You'd miss out on the technological blob that has assimilated much of the population these days. You'd miss out on the next Marvel movie. Even though you know where it ends up. Even though your grandchildren or great grand children will inherit a hell you want to escape today, I'd consider doing it. And I don't think I'm alone. I am not the first to be nostalgic for a time I'd never lived through. I'm not the first to downplay the horror of war to lift up its virtues. But I am awake at 4 AM and may go back to sleep soon and if I wake up in a trench with a man that looks like The Prudentialist waving me over the top into God knows what kind of industrial murder machine, I can imagine being content.
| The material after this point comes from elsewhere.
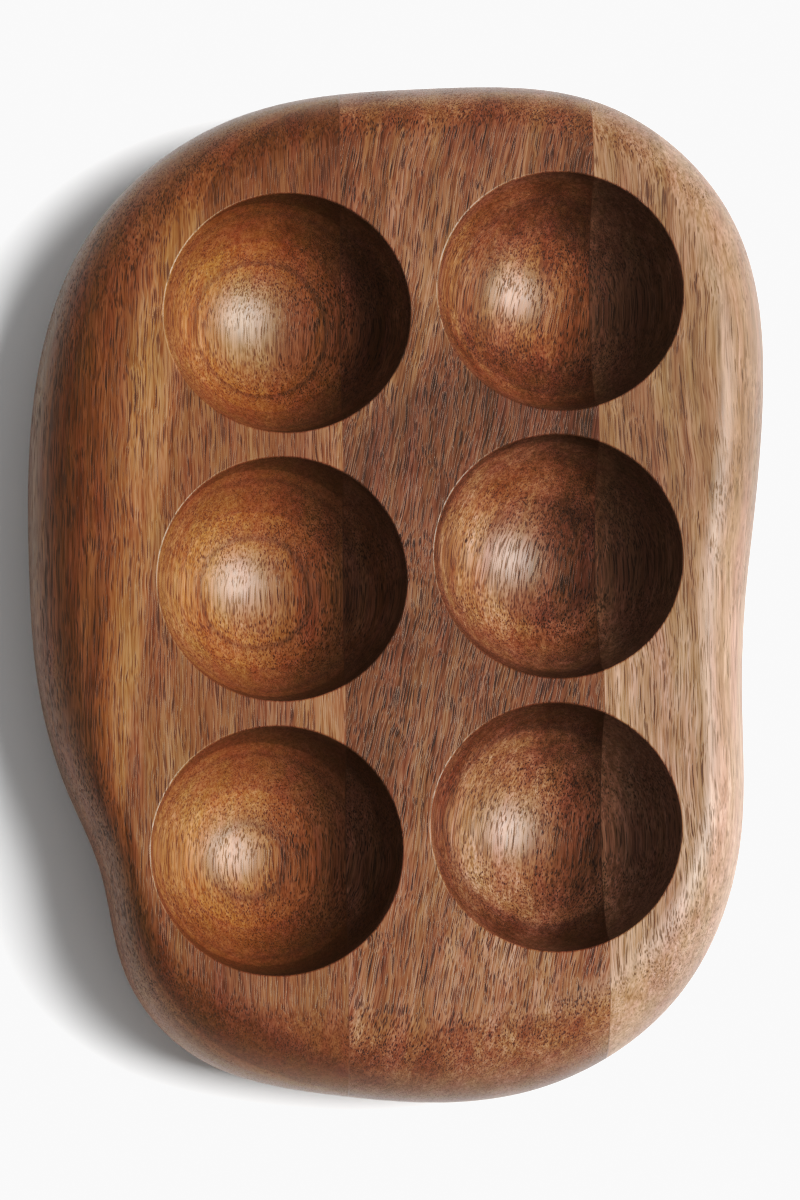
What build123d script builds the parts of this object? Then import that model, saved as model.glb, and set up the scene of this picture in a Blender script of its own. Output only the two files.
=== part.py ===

Excellent piece. I often wonder the same thing too, though not specifically about living in the Somme. The idea of wanting to know if you have what it takes is fundamental to being a man, and we’re denied that at every opportunity now. And so to the question of whether I’d actually prefer to live in a past time, if I would given the opportunity, I err on the side of “No,” as tempting as that would be. Knowing what I know now, despite utterly despising living now, the most retarded of all possible timelines, knowing that it would be my progeny who’d have to suffer is what gives me pause. I wouldn’t wish Clown World on anybody, and I’d never be able to repent of being a part of its creation. Better to live in it and help create something better, than to be a generation looked upon as the architect of the Age of Retardation.
I don’t know about the Somme, but I’d I didn’t have kids I’d go back to Afghanistan or Iraq in a heartbeat.